Deutschland/ USA 2024
Regie & Buch: Tilman Singer
Darsteller: Hunter Schafer, Jessica Henwick, Dan Stevens, Marton Csokas, Greta Fernández, Mila Lieu
Länge: 102 Minuten
Verleih: Weltkino
Kinostart: 18. Juli 2024
FILMKRITIK:
Gretchen (Hunter Schafer) hat vor kurzem ihre Mutter verloren und ist muss nun beim Vater Luis (Marton Csokas), dessen neuer Frau Beth (Jessica Henwick) und deren gemeinsamer kleinen Tochter Alma (Mila Lieu) leben. Die spricht nicht und neigt zu epileptischen Anfällen, vielleicht auch ein Grund, warum die aus der Notwendigkeit entstandene Familie an den Fuß der bayerischen Alpen zieht.
Hauptgrund ist allerdings der Gastgeber Herr König (Dan Stevens), der ein etwas verfallenes Hotel namens „Alpschatten“ führt, aber noch andere, finsterere Projekte finanziert. In einem nahegelegenen Krankenhaus etwa forscht Dr. Bonomo (Proschat Madani) und verspricht auch Alma helfen zu können. Die wird bald von seltsamen Anfällen geschüttelt, die mit Gretchens Musik zu tun haben und bewirken, dass die Welt aus den Fugen gerät: In Schleifen bewegt sich Gretchen bald, erlebt Momente immer wieder und wieder, ein beängstigender Effekt, der ihr bald auch in Gegenwart eines blonden, in einen hellen Mantel gekleideten Wesen widerfährt, die ganz offensichtlich nichts Gutes im Sinn hat. Wie Gretchen vom angeblichen Kommissar Erik (Konrad Singer) erfährt, sind in letzter Zeit immer wieder Menschen ermordet worden, doch die Polizei agiert seltsam lethargisch.

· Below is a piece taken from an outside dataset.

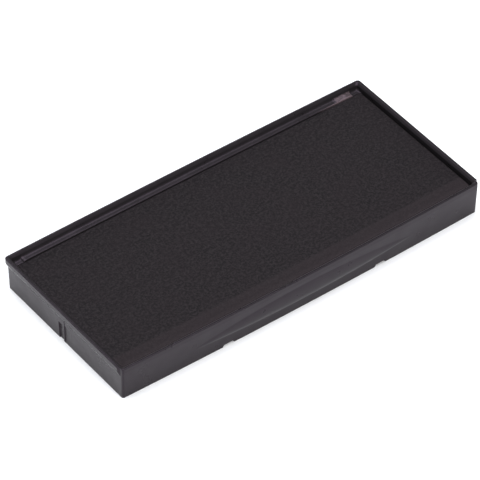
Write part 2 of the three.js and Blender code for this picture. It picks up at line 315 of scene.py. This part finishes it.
def tray_profiles():
    """The tray's profile from the underside out, up the wall, over the rim and down to the floor,
    for the short sides, the front, the back, and the back where the shelf runs. Faces lean by a few
    hundredths of a millimetre so that the moulding draws."""
    corners = {}
    for name in ("side", "front", "back", "shelf"):
        wall = "back" if name == "shelf" else name
        foot, rim = FOOT[wall], RIM[wall]
        draft = foot * (1 - WALL_TOP[wall] / LIP_BOTTOM)
        upper = draft if name == "front" else OVERHANG
        if wall == "back":
            edge, top = (SHELF_INSET, SHELF_TOP) if name == "shelf" else (LEDGE_INSET, LEDGE_TOP)
            inner = [(rim + SHELF_ROOT, top), (edge, top), (edge + 0.02, STEP["top"]),
                     (edge + 0.03, STEP["bottom"]), (edge + 0.06, FLOOR)]
        else:
            inner = [(rim + 0.02, SHELF_TOP), (rim + 0.03, STEP["middle"]), (rim + 0.05, STEP["top"]),
                     (THICK[wall], STEP["bottom"]), (THICK[wall], FLOOR)]
        corners[name] = [
            (LEVELS_END, 0), (foot, 0), (upper, WALL_TOP[wall]), (0, LIP_BOTTOM), (0, HEIGHT),
            (rim - RIM_BEVEL, HEIGHT), (rim, HEIGHT - RIM_BEVEL), *inner, (LEVELS_END, FLOOR),
        ]
    # One radius for each corner and one set of added points for each straight run, foot to floor.
    radii = [0.08, 0.12, 0.12, 0.1, 0.12, 0.12, 0.4, 0.2, 0.1, 0.3, 0.3]
    foot_end, wall_end = 0.36, 4.45          # the front wall's straight run, which sets the shares
    grip_edge = (1.74, 1.9, 0.04)            # finer at the grip's bottom edge
    detent_tops = (3.34, 3.5, 0.04)          # and on the short walls at the slot's and ramp's tops
    wall_levels = samples(0.5, 4.4, 0.15, grip_edge, detent_tops)
    slope_shares = np.array([0.1, 0.2, 0.26, 0.3, 0.34, 0.38, 0.41, 0.44, 0.5, 0.6, 0.7, 0.8, 0.9])
    stretches = [
        [0.12, 0.17, 0.2, 0.22, 0.3, 0.5, 0.7, 0.85],
        (wall_levels - foot_end) / (wall_end - foot_end),
        slope_shares,
        even(3), even(2), even(2), even(4), even(5), even(2), even(2), even(6), even(2),
    ]
    made = {name: rounded(corners[name], radii, stretches) for name in corners}
    return {name: made[name][0] for name in made}, made["side"][1]


def tray_columns():
    """Columns for the tray, finer at the notches, the shelf's ends, the marks and the detents."""
    notch_edges = [(NOTCH["x"] + side * edge - 0.06, NOTCH["x"] + side * edge + 0.06, 0.06)
                   for side in (-1, 1) for edge in (NOTCH["half"], NOTCH["deep"])]
    shelf_ends = (SHELF_HALF - 1.0, SHELF_HALF + 0.8, 0.09)
    marks = (MARKS["first"] - 0.6, SHELF_HALF - 1.0, 0.1)
    x_clusters = mirrored(*notch_edges, shelf_ends) + [marks]
    detent_edges = [(edge - 0.04, edge + 0.04, 0.04)
                    for edge in (SLOT["from"], SLOT["to"], RIB["from"], RAMP["from"])]
    y_clusters = [(-1.9, 1.9, 0.15), *detent_edges, (LIP_STOP - 0.02, LIP_STOP + 0.02, 0.04)]
    return outline_columns(0.62, 0.62, 10, x_clusters, y_clusters)


def raise_grip(points):
    """Brings the front wall out by proud (1 - t^2)(1 - s^2), with t along the grip and s from its
    crest to its top or bottom edge, which close in on the crest as 1 - t^2."""
    z = points[..., 2]
    share = np.clip(1 - (points[..., 0] / GRIP["half"]) ** 2, 0, 1)
    height = np.where(z > GRIP["crest"], GRIP["top"] - GRIP["crest"], GRIP["crest"] - GRIP["bottom"])
    s = (z - GRIP["crest"]) / (height * np.maximum(share, 0.01))
    points[..., 1] -= GRIP["proud"] * share * np.clip(1 - s ** 2, 0, 1)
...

Schon mit seinem Debütfilm „Luz“ wagte sich Tilman Singer an eine Genregeschichte, erzählte von einer jungen Frau, der ein Dämon auf den Fersen war. Nun also der Nachfolger, größtenteils auf Englisch gedreht, dennoch deutlich in den Tiefen der deutschen Mythologie verhaftet, zumindest in den zunehmend rareren Momenten, in denen „Cuckoo“ nachvollziehbar erzählt. Angesichts der Pläne des finsteren Herr König, der von einer besonderen Rasse schwadroniert, deren Kräfte gezüchtet werden müssen, liegt der Bezug zu den medizinischen „Experimenten“ der Nazis nahe, die sich hier mit dem Ur-Bild des deutschen Märchens, dem finsteren Wald und seinen Abgründen vermischt.
Doch mehr als im deutschen Märchen, scheinen Singers Inspirationsquellen beim amerikanischen und italienischen Genrekino zu liegen. Erinnert das Hotel mit seinen seltsamen Gästen und seiner Inneneinrichtung, die irgendwo zwischen 60er und 80er Jahre angesiedelt scheint, noch entfernt an David Lynchs skurrile Welten, mutet das grelle Farbdesign wie eine Hommage an das italienische Giallo an. Grelle, markante Breitwandbilder gelingen Singer und seinem Team hier, stimmungsvolle Momente, die vor allem dann Wirkung erzielen, wenn die Schauspieler stumm sind.
Denn auch bei der Besetzung scheint Singer vom Euro-Trash der 70er inspiriert gewesen zu sein, vielleicht war auch einfach das Geld zu knapp, um bessere Schauspieler zu engagieren. Aus diversen Ländern stammt die Besetzung, die dementsprechend meist in gebrochenem Englisch kommunizieren, während der angeblich deutsche Herr König, der vom Amerikaner Dan Stevens (bekannt aus „I’m your Man“) gespielt wird, kaum verständliches Deutsch spricht.
Was allerdings zunehmend unwichtig erscheint, denn nach einem verheißungsvollen Beginn, driftet die Geschichte zunehmend ins absurde ab, wird Sinn und Logik bald vollständig über Bord geworfen. Dass Singer ein stilistisch talentierter Regisseur ist, zeigt sich allerdings bis zum Ende: Trotz eines offensichtlich begrenzten Budgets gelingen ihm immer wieder starke Bilder, die zusammen mit einem markanten Sound-Design manche Schwäche des Drehbuchs übertünchen. Singers Weg ins internationale Kino scheint vorgezeichnet, als Visitenkarte seines Stilvermögens überzeugt „Cuckoo“ absolut, als kohärenter Film dagegen deutlich weniger.